[Dataset rows]
◆ ◆ ◆ ◆ ◆
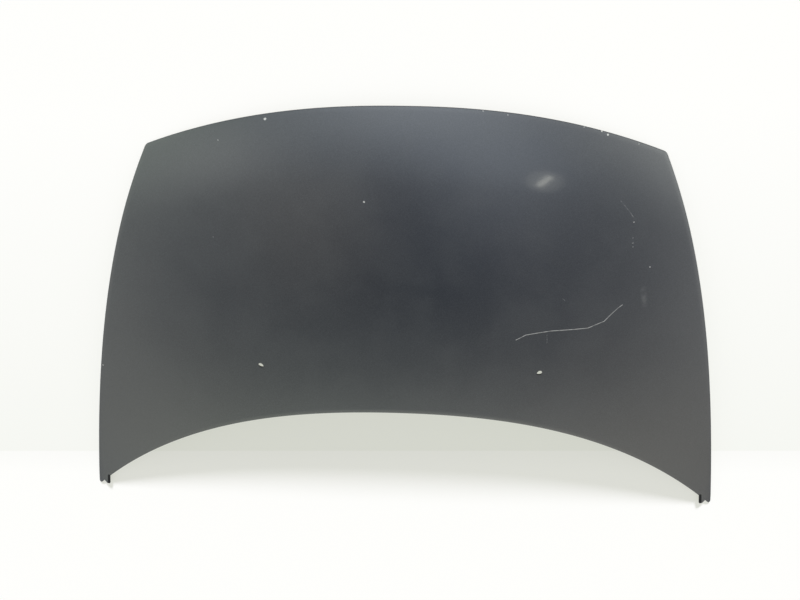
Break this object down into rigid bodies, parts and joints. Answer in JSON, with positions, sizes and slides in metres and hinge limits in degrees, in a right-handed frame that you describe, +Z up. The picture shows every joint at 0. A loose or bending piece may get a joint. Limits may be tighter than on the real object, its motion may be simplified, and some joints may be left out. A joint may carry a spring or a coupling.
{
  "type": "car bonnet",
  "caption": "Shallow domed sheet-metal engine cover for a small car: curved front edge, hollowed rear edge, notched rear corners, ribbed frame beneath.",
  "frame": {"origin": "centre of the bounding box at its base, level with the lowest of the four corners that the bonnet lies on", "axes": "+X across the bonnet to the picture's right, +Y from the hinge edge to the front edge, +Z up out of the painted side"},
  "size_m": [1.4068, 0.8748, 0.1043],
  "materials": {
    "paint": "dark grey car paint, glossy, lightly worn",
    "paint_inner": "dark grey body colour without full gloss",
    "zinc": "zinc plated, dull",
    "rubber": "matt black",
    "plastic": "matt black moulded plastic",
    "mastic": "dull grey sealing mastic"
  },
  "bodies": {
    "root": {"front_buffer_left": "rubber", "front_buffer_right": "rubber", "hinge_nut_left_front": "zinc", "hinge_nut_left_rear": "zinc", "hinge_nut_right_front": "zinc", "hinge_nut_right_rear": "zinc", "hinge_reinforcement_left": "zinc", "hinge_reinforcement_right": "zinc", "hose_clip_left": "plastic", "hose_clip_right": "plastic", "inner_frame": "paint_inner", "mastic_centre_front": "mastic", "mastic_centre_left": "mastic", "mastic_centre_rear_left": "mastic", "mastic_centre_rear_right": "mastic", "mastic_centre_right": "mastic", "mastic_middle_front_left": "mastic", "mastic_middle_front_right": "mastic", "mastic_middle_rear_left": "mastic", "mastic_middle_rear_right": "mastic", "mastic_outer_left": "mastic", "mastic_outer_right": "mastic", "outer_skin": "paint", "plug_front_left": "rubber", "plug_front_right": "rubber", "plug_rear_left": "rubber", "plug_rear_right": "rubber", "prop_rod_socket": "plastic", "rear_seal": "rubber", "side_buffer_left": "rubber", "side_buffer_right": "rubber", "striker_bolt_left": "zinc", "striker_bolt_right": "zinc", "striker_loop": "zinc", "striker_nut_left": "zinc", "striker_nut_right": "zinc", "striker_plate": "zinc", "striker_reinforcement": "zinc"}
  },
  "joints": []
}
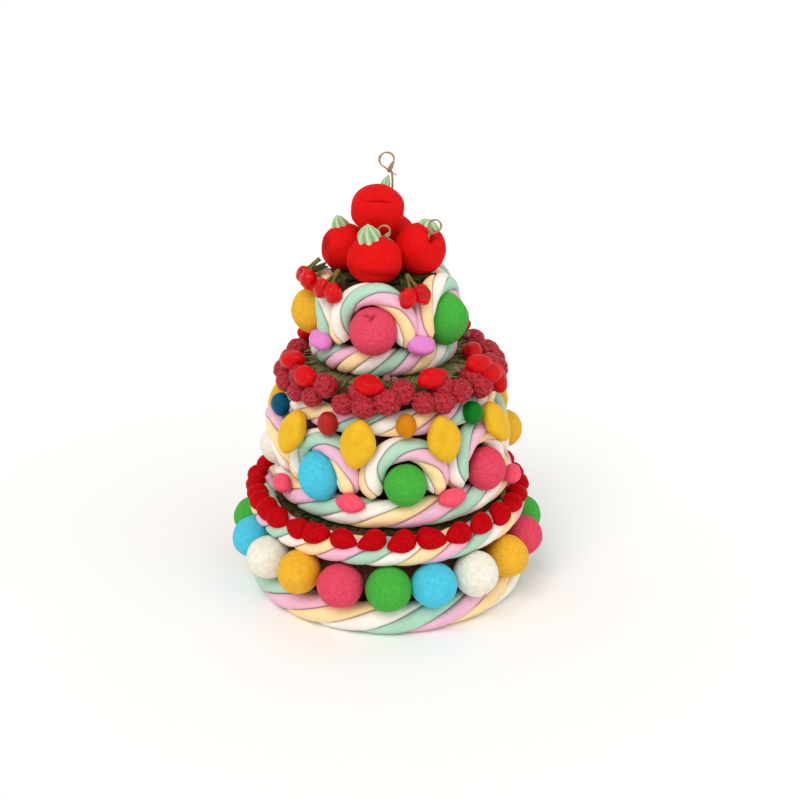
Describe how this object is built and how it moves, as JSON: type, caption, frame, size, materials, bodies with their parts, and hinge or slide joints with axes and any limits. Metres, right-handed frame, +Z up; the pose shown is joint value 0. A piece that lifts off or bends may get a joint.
◆ ◆ ◆ ◆ ◆
> [Task details]
Copy each line of the listing in which the word "bodies" can be found.

> [Expected answer]
Break this object down into rigid bodies, parts and joints. Answer in JSON, with positions, sizes and slides in metres and hinge limits in degrees, in a right-handed frame that you describe, +Z up. The picture shows every joint at 0. A loose or bending piece may get a joint. Limits may be tighter than on the real object, its motion may be simplified, and some joints may be left out. A joint may carry a spring or a coupling.
  "bodies": {
Describe how this object is built and how it moves, as JSON: type, caption, frame, size, materials, bodies with their parts, and hinge or slide joints with axes and any limits. Metres, right-handed frame, +Z up; the pose shown is joint value 0. A piece that lifts off or bends may get a joint.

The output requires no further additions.